Footnote

Une comédie philosophique — philologique pour être précis — sur fond de rivalité intellectuelle père-fils ; difficile de faire plus singulier que le quatrième film de Joseph Cedar, une originalité qui est à la fois sa qualité et sa limite. Christophe Chabert

De quoi parle Footnote ? La réponse ne va pas de soi, tant il faut démêler à l’intérieur de son scénario ce qui relève du prétexte spectaculaire et ce qui tient de la substance profonde. Par exemple, dans la relation entre Eliezer et Uriel Shkolnik, doit-on prendre en compte le fait qu’ils sont tous deux philologues spécialisés dans l’étude du Talmud, ou peut-on sauter à pieds joints sur cette notion (qui prend toutefois une place considérable dans le film) et y voir une rivalité beaucoup plus universelle entre un père éternellement frustré par son manque de reconnaissance et un fils qui a mis ses pas dans les siens, réussissant tout ce que lui a raté ? C’est le dilemme que pose le nouveau film de Joseph Cedar, dont l’impressionnant et très sombre Beaufort ne laissait pas soupçonner qu’il s’aventurerait vers un sujet aussi casse-gueule, qui plus est traité sur le ton de la comédie sophistiquée.

Philo bazooka

La sophistication de la mise en scène est l’autre problème à régler pour essayer (mais y arrive-t-on vraiment ?) de savoir si l’on a en face de soi un grand film tortueux ou une œuvre qui, à trop vouloir embrasser, finit par mal étreindre. Cedar passe sans transition de l’ascèse la plus totale — l’ouverture, où l’on entend le discours du fils, mais où l’on ne voit que la réaction en gros plan de son père — au baroque le plus échevelé. Le cinéaste multiplie alors les cadres à l’intérieur du cadre pour résumer le passé des personnages, ou réduit ses plans en miettes, les recollant dans un montage bazooka sur une musique symphonique façon Bernard Hermann. C’est impressionnant, mais Cedar ne va jamais jusqu’au bout de ses envolées ; quand il se hasarde à faire monter une tension fondée sur l’étrangeté kafkaïenne de la situation, il bousille la scène par une chute décevante, comme effrayé par ses propres audaces.
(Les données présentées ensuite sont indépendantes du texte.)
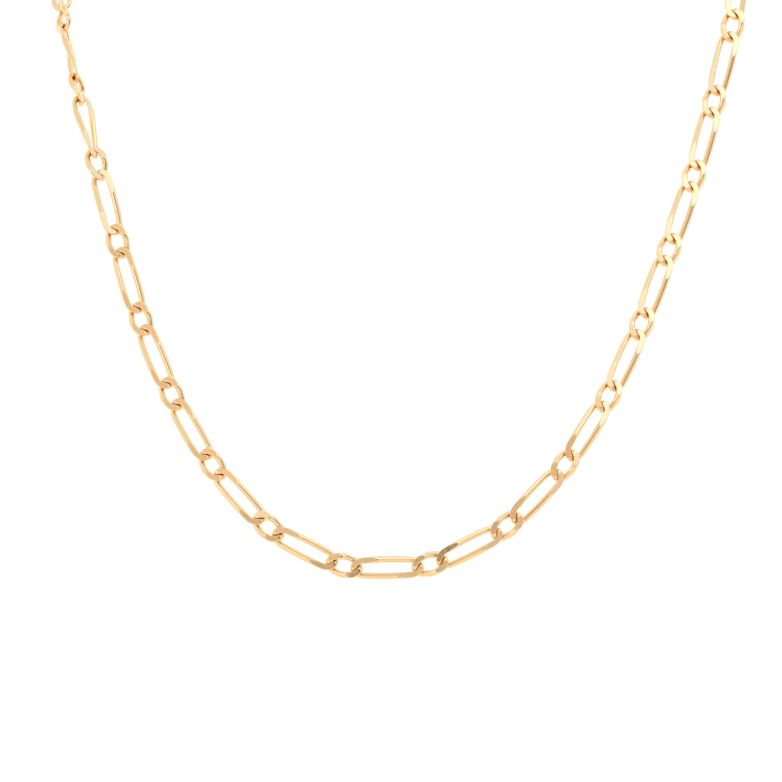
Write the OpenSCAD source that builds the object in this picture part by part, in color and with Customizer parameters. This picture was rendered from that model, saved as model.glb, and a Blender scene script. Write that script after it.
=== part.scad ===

Qui plus est, ce plaisir de jouer avec la matière cinématographique, louable en ces temps d’austérité esthétique, rajoute de la confusion à un scénario déjà coton à suivre. C’est finalement quand il retrouve un peu de calme que Footnote se montre vraiment passionnant : un long plan-séquence à la Tati où, pris au piège d’un bureau trop étroit, des intellectuels se mettent sur la gueule verbalement jusqu’à faire trembler les parois. Le meilleur moment d’un film généreux mais plutôt bordélique.